Themes (Abandonment and Alienation)
Abandonment, wandering, escape, and instability characterize the narrative of The Little Prince, which presents us with a seemingly simple children's story.
State of Childhood
Saint-Exupéry takes from classic children's literature the idea that the state of childhood is one of transition, where difference predominates.
The Prince's Identity
The prince is literally and metaphorically an alien wandering the Earth - a child lost in an adult world.
Alienness and Moral Philosophy
But as a character, his alienness is infused with a moral philosophy that celebrates dissimilarity and questions the world of adults, which has led to war - and, in Saint-Exupéry's case, an exile from home.
Exile as Maturation
Like a child's painful maturation into the unknowable realm of adulthood, the state of exile is a process of losing and relearning one's place in the world.
Baobab Trees (Political Symbol)
The baobab trees, which infest the home planet of the little prince, have been interpreted as a reference to the contemporary "sickness" of Nazism and its equally grasping nature as it moved across Europe destroying all in its path, including Saint-Exupéry's beloved France.
Humanist Values vs. Nazism
the novel positions the humanist philosophy of rationality, compassion, and respect for differences against this spreading disaster.
Little Prince's Advice
The alien boy advises us all that "eyes are blind. One must look with the heart".
Main Message
The Little Prince is a timeless yet timely exploration of the value of human life.
Theme (Tolerance and Kindness)
Like other writers in exile, Saint-Exupéry explores loss and change against a backdrop of upheaval and alienation, which fosters kindness towards others and toleration of difference.
Antoine de Saint-Exupéry (Early Life)
Born to a French aristocratic family in 1900, he had a strict upbringing in a château near Lyon.
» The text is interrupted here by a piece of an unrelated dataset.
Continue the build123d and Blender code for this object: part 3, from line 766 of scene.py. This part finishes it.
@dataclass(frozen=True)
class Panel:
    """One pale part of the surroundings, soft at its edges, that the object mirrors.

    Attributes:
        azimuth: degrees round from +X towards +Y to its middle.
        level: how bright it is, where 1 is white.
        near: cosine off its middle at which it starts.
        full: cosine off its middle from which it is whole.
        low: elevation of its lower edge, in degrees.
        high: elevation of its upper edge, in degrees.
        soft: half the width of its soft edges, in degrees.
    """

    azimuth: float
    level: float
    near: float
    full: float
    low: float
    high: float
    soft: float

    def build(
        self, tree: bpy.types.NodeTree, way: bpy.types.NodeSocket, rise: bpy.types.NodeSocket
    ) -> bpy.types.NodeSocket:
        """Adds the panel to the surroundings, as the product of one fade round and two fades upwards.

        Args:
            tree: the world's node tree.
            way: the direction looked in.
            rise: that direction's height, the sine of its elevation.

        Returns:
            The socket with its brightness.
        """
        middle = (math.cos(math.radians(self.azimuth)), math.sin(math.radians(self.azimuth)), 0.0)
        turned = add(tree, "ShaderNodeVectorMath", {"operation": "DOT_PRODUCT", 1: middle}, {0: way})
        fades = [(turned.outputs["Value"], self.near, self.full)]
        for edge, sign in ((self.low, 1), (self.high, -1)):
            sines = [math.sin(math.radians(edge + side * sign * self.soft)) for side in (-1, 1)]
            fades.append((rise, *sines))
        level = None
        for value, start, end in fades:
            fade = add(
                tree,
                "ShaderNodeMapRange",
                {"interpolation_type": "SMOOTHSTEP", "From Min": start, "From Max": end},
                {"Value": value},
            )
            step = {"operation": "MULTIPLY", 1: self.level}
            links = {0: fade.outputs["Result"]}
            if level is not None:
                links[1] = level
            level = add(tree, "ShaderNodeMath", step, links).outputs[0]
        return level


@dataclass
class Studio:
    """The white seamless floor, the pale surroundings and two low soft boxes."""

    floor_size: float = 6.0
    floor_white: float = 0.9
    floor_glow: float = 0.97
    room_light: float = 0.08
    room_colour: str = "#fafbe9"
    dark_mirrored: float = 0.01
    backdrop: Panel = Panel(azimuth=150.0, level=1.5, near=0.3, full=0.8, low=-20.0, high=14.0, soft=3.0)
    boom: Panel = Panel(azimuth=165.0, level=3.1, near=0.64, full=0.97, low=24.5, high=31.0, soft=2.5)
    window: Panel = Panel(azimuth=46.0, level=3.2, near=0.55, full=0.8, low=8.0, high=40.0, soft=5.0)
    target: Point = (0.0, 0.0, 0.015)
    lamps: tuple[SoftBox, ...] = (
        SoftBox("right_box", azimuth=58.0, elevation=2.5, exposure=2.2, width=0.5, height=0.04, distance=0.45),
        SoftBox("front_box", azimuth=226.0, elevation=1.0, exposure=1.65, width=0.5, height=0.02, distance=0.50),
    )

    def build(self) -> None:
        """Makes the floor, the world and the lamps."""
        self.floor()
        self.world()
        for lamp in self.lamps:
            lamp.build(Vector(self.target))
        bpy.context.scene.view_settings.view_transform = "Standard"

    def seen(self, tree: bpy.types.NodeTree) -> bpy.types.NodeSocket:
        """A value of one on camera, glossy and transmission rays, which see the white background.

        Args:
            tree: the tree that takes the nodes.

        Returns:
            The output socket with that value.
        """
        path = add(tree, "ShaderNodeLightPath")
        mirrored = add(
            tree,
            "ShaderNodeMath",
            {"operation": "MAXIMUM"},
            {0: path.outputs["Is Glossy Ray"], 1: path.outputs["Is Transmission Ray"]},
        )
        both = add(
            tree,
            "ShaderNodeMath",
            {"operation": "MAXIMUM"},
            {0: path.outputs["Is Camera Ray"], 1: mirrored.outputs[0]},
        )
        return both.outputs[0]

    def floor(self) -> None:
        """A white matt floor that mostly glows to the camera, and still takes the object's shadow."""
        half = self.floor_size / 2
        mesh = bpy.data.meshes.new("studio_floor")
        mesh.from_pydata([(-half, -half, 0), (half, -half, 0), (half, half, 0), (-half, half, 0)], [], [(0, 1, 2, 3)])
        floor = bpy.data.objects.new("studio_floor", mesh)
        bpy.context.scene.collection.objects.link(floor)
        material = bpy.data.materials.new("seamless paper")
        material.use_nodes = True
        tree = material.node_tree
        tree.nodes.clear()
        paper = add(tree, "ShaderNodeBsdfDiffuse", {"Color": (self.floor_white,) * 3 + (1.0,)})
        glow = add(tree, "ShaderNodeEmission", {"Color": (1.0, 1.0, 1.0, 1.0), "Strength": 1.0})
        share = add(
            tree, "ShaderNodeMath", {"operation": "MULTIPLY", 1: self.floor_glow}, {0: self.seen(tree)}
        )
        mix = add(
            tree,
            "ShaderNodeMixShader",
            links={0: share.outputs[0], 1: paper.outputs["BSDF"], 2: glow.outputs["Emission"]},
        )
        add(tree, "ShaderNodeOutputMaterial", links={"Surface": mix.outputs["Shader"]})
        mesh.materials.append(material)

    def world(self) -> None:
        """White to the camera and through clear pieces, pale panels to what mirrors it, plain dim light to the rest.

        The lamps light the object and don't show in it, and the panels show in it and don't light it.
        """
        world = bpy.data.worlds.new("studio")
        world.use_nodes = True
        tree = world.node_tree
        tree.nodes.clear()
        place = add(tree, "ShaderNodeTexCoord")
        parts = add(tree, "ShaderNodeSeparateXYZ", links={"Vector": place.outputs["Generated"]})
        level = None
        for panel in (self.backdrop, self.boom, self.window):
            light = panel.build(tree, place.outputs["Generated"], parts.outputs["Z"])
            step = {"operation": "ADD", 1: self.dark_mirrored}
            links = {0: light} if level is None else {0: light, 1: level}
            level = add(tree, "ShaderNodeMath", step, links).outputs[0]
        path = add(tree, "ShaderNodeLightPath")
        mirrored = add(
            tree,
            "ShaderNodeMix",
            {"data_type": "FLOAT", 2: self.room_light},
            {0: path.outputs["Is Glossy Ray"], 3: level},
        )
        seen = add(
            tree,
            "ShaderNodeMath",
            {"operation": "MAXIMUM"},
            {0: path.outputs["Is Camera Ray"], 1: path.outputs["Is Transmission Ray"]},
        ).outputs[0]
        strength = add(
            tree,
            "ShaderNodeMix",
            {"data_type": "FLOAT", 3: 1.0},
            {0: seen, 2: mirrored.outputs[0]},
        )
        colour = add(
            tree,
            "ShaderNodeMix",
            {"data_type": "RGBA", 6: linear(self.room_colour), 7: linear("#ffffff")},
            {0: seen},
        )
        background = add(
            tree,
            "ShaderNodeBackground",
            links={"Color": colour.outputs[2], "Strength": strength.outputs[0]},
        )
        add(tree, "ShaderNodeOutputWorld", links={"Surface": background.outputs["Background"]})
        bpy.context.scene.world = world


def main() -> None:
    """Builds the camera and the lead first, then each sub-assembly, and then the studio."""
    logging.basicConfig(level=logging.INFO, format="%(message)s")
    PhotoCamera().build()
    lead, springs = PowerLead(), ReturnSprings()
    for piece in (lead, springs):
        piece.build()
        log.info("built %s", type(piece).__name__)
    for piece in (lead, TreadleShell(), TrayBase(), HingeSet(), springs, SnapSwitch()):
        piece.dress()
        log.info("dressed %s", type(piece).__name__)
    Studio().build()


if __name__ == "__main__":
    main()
During his national service, he became an aviator.
Saint-Exupéry (Aviation Career)
Before World War II, he was a commercial pilot who pioneered airmail routes in Europe, South America, and Africa.
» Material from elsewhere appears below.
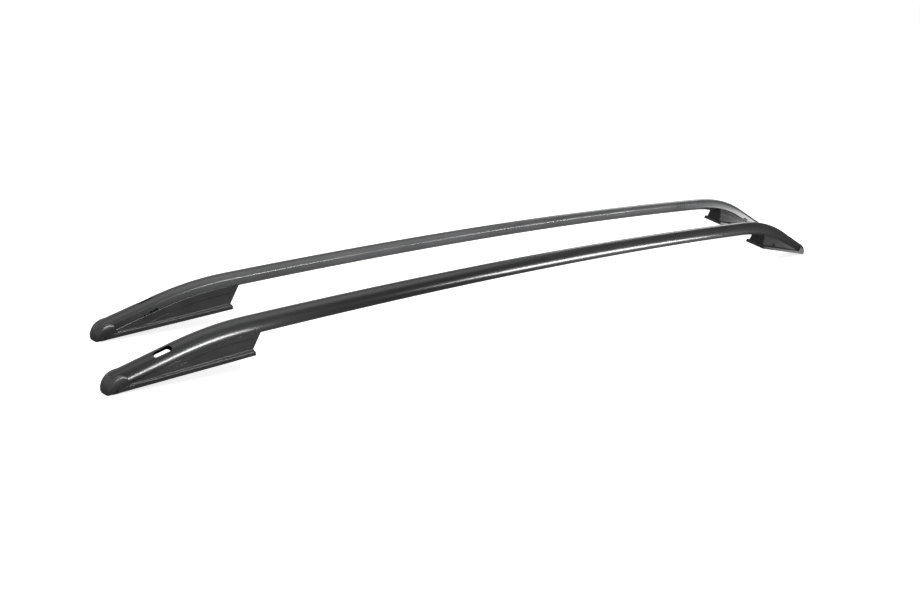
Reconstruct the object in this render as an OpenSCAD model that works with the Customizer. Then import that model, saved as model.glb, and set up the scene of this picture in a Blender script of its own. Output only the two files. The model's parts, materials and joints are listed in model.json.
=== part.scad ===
/* [Pair layout] */
// Distance between the two rail centre lines
pair_gap = 196; // [150:1:1200]
// How far the right rail lies further back than the left one
pair_shift = 44; // [0:1:60]

/* [Rail] */
// Overall length of one rail, nose to nose
rail_l = 2210; // [2100:5:2500]
// Outside diameter of the round part of the tube
tube_d = 38; // [36:0.5:39]
// Wall thickness of the tube
tube_wall = 2.6; // [2:0.1:3]
// Flat inboard side, as a share of the tube radius
flat_share = 0.82; // [0.78:0.01:0.88]
// Bevelled underside, as a share of the tube radius
bevel_share = 0.6; // [0.56:0.01:0.66]
// Tilt of the bevelled underside towards the vehicle
bevel_lean = 35; // [30:1:38]

/* [Arch] */
// Height of the tube axis at mid length
crown_h = 120; // [118:0.5:124]
// Radius of the long arch between the bends
arch_r = 17000; // [15500:100:20000]
// Fall of the arch towards the front, in degrees
arch_fall = 1.17; // [1.1:0.01:1.3]
// Distance from the nose to the start of the front bend
front_bend_x = 274; // [265:1:290]
// Radius of the front bend
front_bend_r = 560; // [540:1:580]
// Turn of the front bend, in degrees
front_bend_a = 15; // [14.6:0.1:15.2]
// Distance from the nose to the start of the rear bend
rear_bend_x = 374; // [365:1:385]
// Radius of the rear bend
rear_bend_r = 596; // [580:1:610]
// Turn of the rear bend, in degrees
rear_bend_a = 22.3; // [22:0.1:22.5]

/* [Feet] */
// Length of a foot from its nose to its inner end
foot_l = 281; // [270:1:290]
// Half width of the base flange at the inner end
flange_hw = 32; // [30:0.5:36]
// Half width of the base flange at the nose
nose_hw = 21; // [20:0.5:23]
// Thickness of the base flange
flange_t = 10; // [8:0.5:11]
// Half width of the foot wall where it leaves the flange, inner end
wall_hw = 27.5; // [26:0.5:29]
// Wall thickness of the moulded foot
foot_wall = 3; // [2.5:0.1:3.5]
// Inward lean of the foot walls, in degrees
wall_lean = 14; // [10:1:16]
// Lean of the front foot's inner end face, in degrees
front_end_lean = 36; // [25:1:38]
// Lean of the rear foot's inner end face, in degrees
rear_end_lean = 14; // [10:1:20]
// Rise of the front base towards the middle, in degrees
front_base_a = 6.6; // [6:0.1:7]
// Rise of the rear base towards the middle, in degrees
rear_base_a = 11.6; // [11:0.1:12]
// Depth of the recessed side panel
panel_depth = 1; // [0.6:0.1:1.4]
// Thickness of the gasket under each foot
pad_t = 2; // [1.5:0.1:3]

/* [Slot] */
// Length of the slot through the tube
slot_l = 35; // [28:1:40]
// Width of the slot through the tube
slot_w = 15; // [12:0.5:16]
// Distance from the nose to the middle of the front slot
slot_x = 117; // [110:1:125]
// Outboard lean of the slot, in degrees
slot_lean = 40; // [30:1:45]
// Upward offset of the slot from the tube axis
slot_off = 6; // [4:0.5:7]

/* [Fixings] */
// Radius of the thread in the steel bracket
thread_r = 3.4; // [2.5:0.1:4]
// Thickness of the steel bracket
bracket_t = 5; // [4.5:0.5:6]
// Height of the threaded boss above the bracket
boss_h = 9; // [6:0.5:10]
// Shank radius of the screws
screw_r = 2.5; // [2:0.1:3]

/* [Hidden] */
$fn = 96;
fit_gap = 0.15;
screw_gap = 0.1;
nose_drop = 12;
nose_wall = 2.4;
nose_len = 27;
tube_r = tube_d / 2;
mitre_h = 3;
path_steps = 26;
seam_l = 2;
seam_t = 0.06;
seam_g = 0.2;
seam_relief = 0.3;
flat_y = tube_r * flat_share;
bevel_d = tube_r * bevel_share;
saddle_up = 16;
panel_gap = 0.5;
roof_t = 3;
wall_splay = atan((wall_hw - nose_hw + 1) / foot_l);
cavity_start = 78;
end_wall = 3;
lip_h = 1.6;
lip_in = 1.3;
bracket_u = [122, foot_l - 31];
bracket_hw = 17;
hold_u = [130, foot_l - 43];
bolt_u = hold_u[0] + 35;
hold_l = 13;
tube_screw_t = [95, 95 + (hold_u[1] - hold_u[0]) * 5 / 6];
head_r = 4.6;
head_h = 3;
nut_r = 4.6;
nut_start = 7;
nut_end = 17;
tower_r = 7.5;
tower_end = 22;
pad_in = 2.5;
pad_recess = 1.8;
front_end_h = 17.927;
rear_end_h = 16.294;
block_w = 4 * flange_hw;
block_h = crown_h + 80;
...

Saint-Exupéry (Wartime Role)
When war broke out, he joined the French Air Force and flew reconnaissance missions until 1940.
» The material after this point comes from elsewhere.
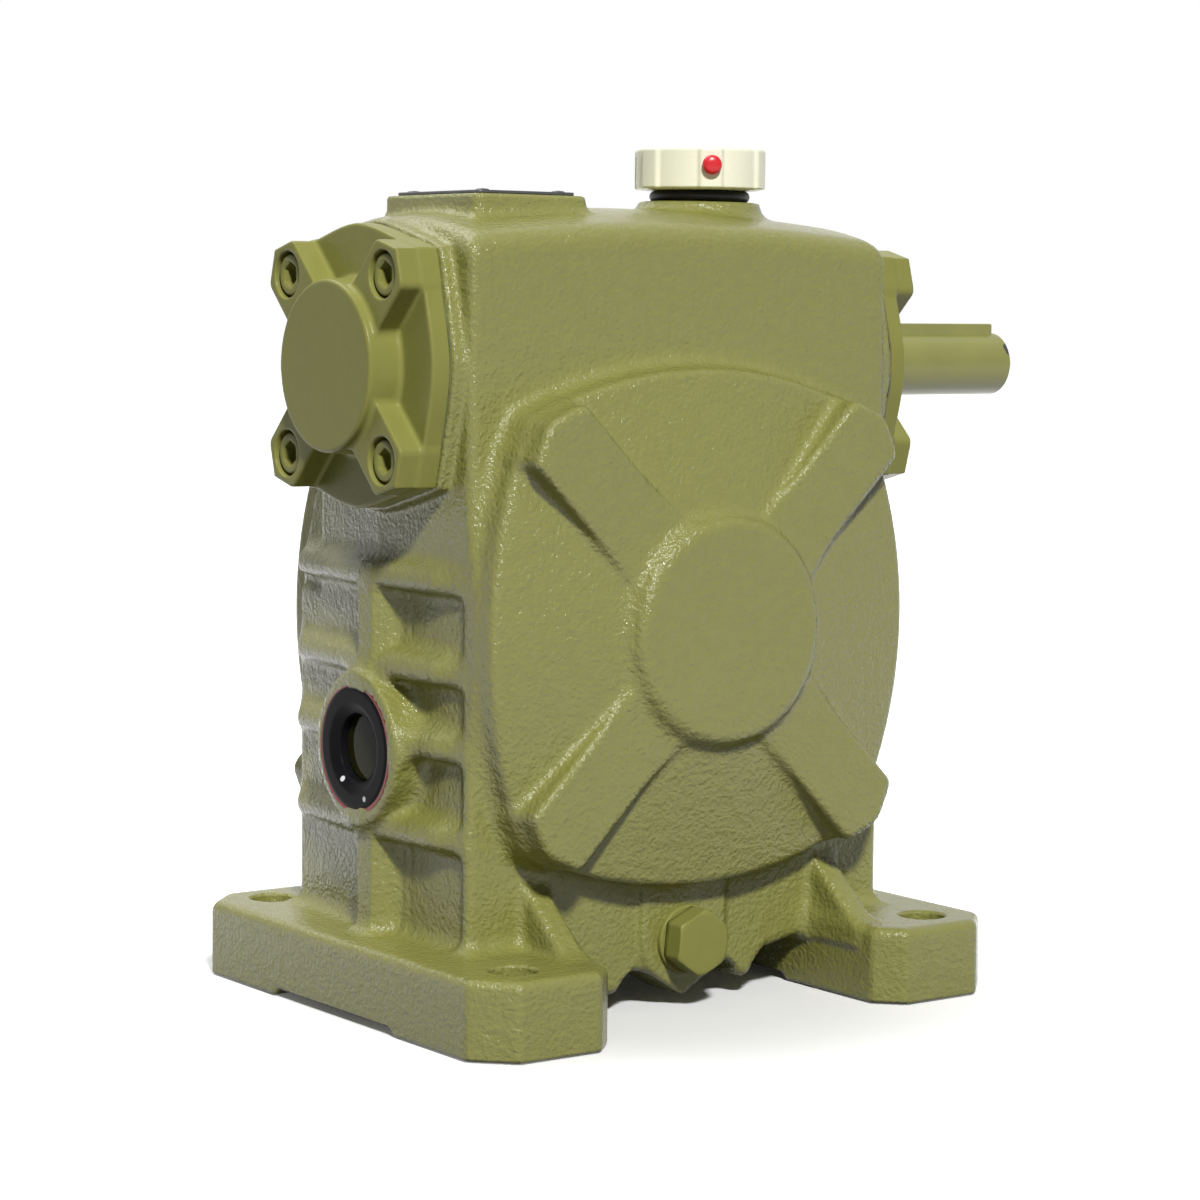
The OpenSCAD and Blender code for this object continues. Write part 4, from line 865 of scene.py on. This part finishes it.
# %% Filler
VENT_TURN = math.radians(-117.6)
FILLER = (FILLER_X, 0.0, PAD_TOP)


def grip(angle, radius, height):
    """Radius plus up to 0.8 mm on six lobes about 21 degrees wide, rounded at their flanks."""
    away = np.abs((angle - VENT_TURN + np.pi / 6) % (np.pi / 3) - np.pi / 6)
    lobe = np.clip((math.radians(12.5) - away) / math.radians(4.0), 0, 1)
    lobe = lobe * lobe * (3 - 2 * lobe)
    share = np.clip((radius - 12) / 3.0, 0, 1)
    return radius + 0.78 * lobe * share


side = soften([(0, 2.9, 0), (9.37, 2.9, 0.1), (13.6, 2.95, 0.4), (15.5, 3.3, 0.5), (15.5, 12.9, 0.9),
               (13.4, 13.1, 0.5), (12.6, 12.6, 0.4), (0, 12.7, 0)], 7)
stem = soften([(0, -11, 0), (7.97, -11, 0.5), (7.97, -0.2, 0), (9.37, 0.0, 0.1), (9.37, 3.4, 0), (0, 3.4, 0)])
points, faces = gather(turned(side, 288, grip, FILLER), turned(stem, 72, centre=FILLER))
new_piece("cream_cap", points, faces, "housing_body", finish["cream_plastic"], ("filler_cap",))

angle = np.linspace(np.pi, -np.pi, 33)
torus = np.stack([10.85 + 1.43 * np.cos(angle), 1.45 + 1.43 * np.sin(angle)], axis=1)[::-1]
points, faces = turned(torus, 96, centre=FILLER)
new_piece("rubber_ring", points, faces, "housing_body", finish["rubber"], ("filler_ring",))

out = (math.cos(VENT_TURN), math.sin(VENT_TURN), 0.0)
centre = np.array(FILLER) + np.array(out) * 16.17 + (0, 0, 8.61)
plug = soften([(0, -6, 0), (1.44, -6, 0.3), (1.44, 0, 0), (2.1, 0.02, 0.1), (2.45, 0.9, 0.5),
               (2.2, 1.9, 0.7), (1.2, 2.35, 0.6), (0, 2.4, 0)], 6)
points, faces = turned(plug, 64, None, centre, out, (0, 0, 1))
new_piece("red_vent_plug", points, faces, "vent", finish["red_plastic"], ("vent_plug",))
print("filler made")

# %% [markdown]
# ## Drain plug and washer
# A hexagon head on a washer. Its corners are turned off by a cylinder and, near the top, by a
# cone: its radius is the smallest of the three at each angle and height.

# %% Drain
DRAIN = dict(centre=(0, -36.5, 16), axis=(0, -1, 0), start=(1, 0, 0))
PLUG_HALF, PLUG_ROUND, PLUG_TOP = 7.0, 7.9, 7.4
WASHER_R, WASHER_TOP = 8.2, 1.4


def chamfered_hexagon(angle, radius, height):
    """Radius of the head: rows marked by a radius over 50 follow the hexagon."""
    hexagon = PLUG_HALF / np.cos((angle - math.radians(24)) % (np.pi / 3) - np.pi / 6)
    cone = 7.05 + (PLUG_TOP - height) * 1.7
    return np.where(radius > 50, np.minimum(np.minimum(hexagon, PLUG_ROUND), cone), radius)


heights = (1.45, 3.0, 5.0, 6.3, 6.6, 6.8, 7.0, 7.15, 7.3)
rows = [(0, WASHER_TOP), (6.0, WASHER_TOP)] + [(99, h) for h in heights]
rows += [(6.85, 7.38), (6.5, PLUG_TOP), (0, PLUG_TOP)]
points, faces = turned(rows, 144, chamfered_hexagon, **DRAIN)
new_piece("hexagon_plug", points, faces, "housing_body", smooth_paint, ("drain_plug",))
washer = soften([(0, 0, 0), (WASHER_R, 0, 0.2), (WASHER_R, WASHER_TOP, 0.5), (0, WASHER_TOP, 0)])
points, faces = turned(washer, 96, **DRAIN)
new_piece("plug_washer", points, faces, "housing_body", smooth_paint, ("drain_washer",))
print("drain made")

# %% [markdown]
# ## Plate, pins and keys
# Flat pieces with just broken edges. The distance method makes them too, on a finer grid.

# %% Plate, pins, keys
PLATE_TOP = 190.3


def plate_sheet(x, y, z):
    return edge(0.2, edge(1.2, np.abs(x - PLATE_X) - 13.55, np.abs(y) - 17.5), slab(z, PAD_TOP, PLATE_TOP))


plate = Casting()
plate.join(plate_sheet, 0)
cast_piece("bare_nameplate", plate, (-47.5, -18, 189.2), (-19.5, 18, 190.6), 0.35,
           body="housing_body", finish=finish["plate"], replaces=("nameplate",))
dome = soften([(0, 0, 0), (1.7, 0, 0.1), (1.4, 0.3, 0.3), (0, 0.45, 0)])
points, faces = gather(*[turned(dome, 32, centre=(PLATE_X + sx * 10.55, sy * 14.5, PLATE_TOP))
                         for sx, sy in CORNERS])
new_piece("plate_pins", points, faces, "housing_body", finish["plate"], ("nameplate_pins",))

input_key = Casting()
input_key.join(lambda x, y, z: edge(0.35, slab(x, 91.1, 125.1), np.abs(y) - 2.47, slab(z, 155.4, 160.4)), 0)
cast_piece("input_shaft_key", input_key, (90.6, -3, 155), (125.6, 3, 160.9), 0.3,
           body="worm", finish=worm_finish, replaces=("input_key",))
output_key = Casting()
output_key.join(lambda x, y, z: edge(0.35, slab(y, 67, 107), np.abs(x) - 3.47, slab(z, 97.0, 104.0)), 0)
cast_piece("output_shaft_key", output_key, (-4, 66.5, 96.6), (4, 107.5, 104.5), 0.35,
           body="output", finish=output_finish, replaces=("output_key",))

# %% [markdown]
# ## Pieces that keep their CAD shape
# Bearings, gears, shafts, oil seals and gaskets are already exact solids. They only get their finish.

# %% Finishes on CAD nodes
slots = {part["node"]: part["material_slot"] for part in frame["record"]["subparts"]}
for node, piece in frame["nodes"].items():
    if node == "worm_shaft":
        choice = worm_finish
    elif node == "output_shaft":
        choice = output_finish
    else:
        choice = finish.get(slots.get(node), smooth_paint)
    piece.data.materials.clear()
    piece.data.materials.append(choice)
print("CAD nodes dressed:", len(frame["nodes"]))

# %% [markdown]
# ## Studio
# The photo is a catalogue picture on white, yet its undersides are nearly black, so its white
# was probably cut in and threw no light. The shadows under the face and the ribs ask for a key
# about 28 degrees left of the closed face and 35 degrees up. It stands at 24 and 40 degrees
# instead, a compromise chosen by spot tones, because the side walls came out too
# light. A weak fill hangs above. Room and floor are white to the eye, to mirrors and to glass,
# and nearly dark to bounced light; the floor keeps the shadow that grounds the feet.

# %% Camera
yaw, pitch, roll = (math.radians(v) for v in (35.90, -5.21, 0.57))
forward = Vector((math.sin(yaw) * math.cos(pitch), math.cos(yaw) * math.cos(pitch), math.sin(pitch)))
right = Vector((math.cos(yaw), -math.sin(yaw), 0))
up = right.cross(forward)
camera_data = bpy.data.cameras.new("photo_camera")
SENSOR_MM, FOCAL_PX, PHOTO_PX = 36.0, 3263.5, 1200
camera_data.sensor_width, camera_data.lens = SENSOR_MM, FOCAL_PX * SENSOR_MM / PHOTO_PX
camera_data.clip_start, camera_data.clip_end = 0.05, 50
camera = bpy.data.objects.new("photo_camera", camera_data)
side_way = right * math.cos(roll) + up * math.sin(roll)
up_way = up * math.cos(roll) - right * math.sin(roll)
turn = Matrix((side_way, up_way, -forward)).transposed().to_4x4()
CAMERA_AT = (-0.4616, -0.6387, 0.1650)
camera.matrix_world = Matrix.Translation(Vector(CAMERA_AT)) @ turn
bpy.context.scene.collection.objects.link(camera)
bpy.context.scene.camera = camera
print("camera lens in mm:", round(camera_data.lens, 2))


# %% Lights and floor
def softbox(name, position, target, size, power):
    """Square area lamp that faces its target; a larger one gives softer edges."""
    lamp = bpy.data.lights.new(name, "AREA")
    lamp.shape, lamp.size, lamp.energy = "SQUARE", size, power
    holder = bpy.data.objects.new(name, lamp)
    holder.location = position
    aim = Vector(target) - Vector(position)
    holder.rotation_euler = aim.to_track_quat("-Z", "Y").to_euler()
    bpy.context.scene.collection.objects.link(holder)


AIM = (0, 0, 0.10)
softbox("key_box", (-1.246, -2.80, 2.67), AIM, 0.38, 174)
softbox("top_box", (-0.2, 0.7, 1.3), AIM, 0.8, 10)

world = bpy.data.worlds.new("studio_world")
bpy.context.scene.world = world
world.use_nodes = True
room = Sheet(world.node_tree)
ROOM_LIGHT = 0.05
background = world.node_tree.nodes["Background"]
room.feed(background.inputs["Color"], (1, 1, 1))
room.feed(background.inputs["Strength"], room.seen() * (1.0 - ROOM_LIGHT) + ROOM_LIGHT)

floor_mesh = bpy.data.meshes.new("floor")
FLOOR_REACH, FLOOR_Z = 6.0, -0.0003
corners = [(a * FLOOR_REACH, b * FLOOR_REACH, FLOOR_Z) for a, b in ((-1, -1), (1, -1), (1, 1), (-1, 1))]
floor_mesh.from_pydata(corners, [], [(0, 1, 2, 3)])
floor = bpy.data.objects.new("floor", floor_mesh)
bpy.context.scene.collection.objects.link(floor)
ground = Finish("white_floor", Roughness=0.8)
x, y, _ = ground.axes()
away = (x * x + y * y) ** 0.5
glow = ground.step(away, 50.0, 190.0) * 0.99 + 0.01
seen = ground.seen()
ground.set("Base Color", ground.mix(seen, (0.10, 0.10, 0.10), (0.95, 0.95, 0.95)))
ground.set("Emission Color", ground.mix(seen * glow, (0, 0, 0), (1, 1, 1)))
ground.set("Emission Strength", 1.0)
floor_mesh.materials.append(ground.material)

scene = bpy.context.scene
scene.view_settings.view_transform = "Standard"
The Little Prince (Writing Context)
The Little Prince was not written until he and his wife, Consuelo Suncin, fled heartbroken into exile after France's defeat and its armistice with Germany.
Saint-Exupéry (Personal Struggles)
Vilified by his government and depressed by his stormy marriage, Saint-Exupéry flew his last flight in 1944, over the Mediterranean, where it is believed he was shot down.
Legacy
His posthumous reputation has recovered him as one of France's literary heroes.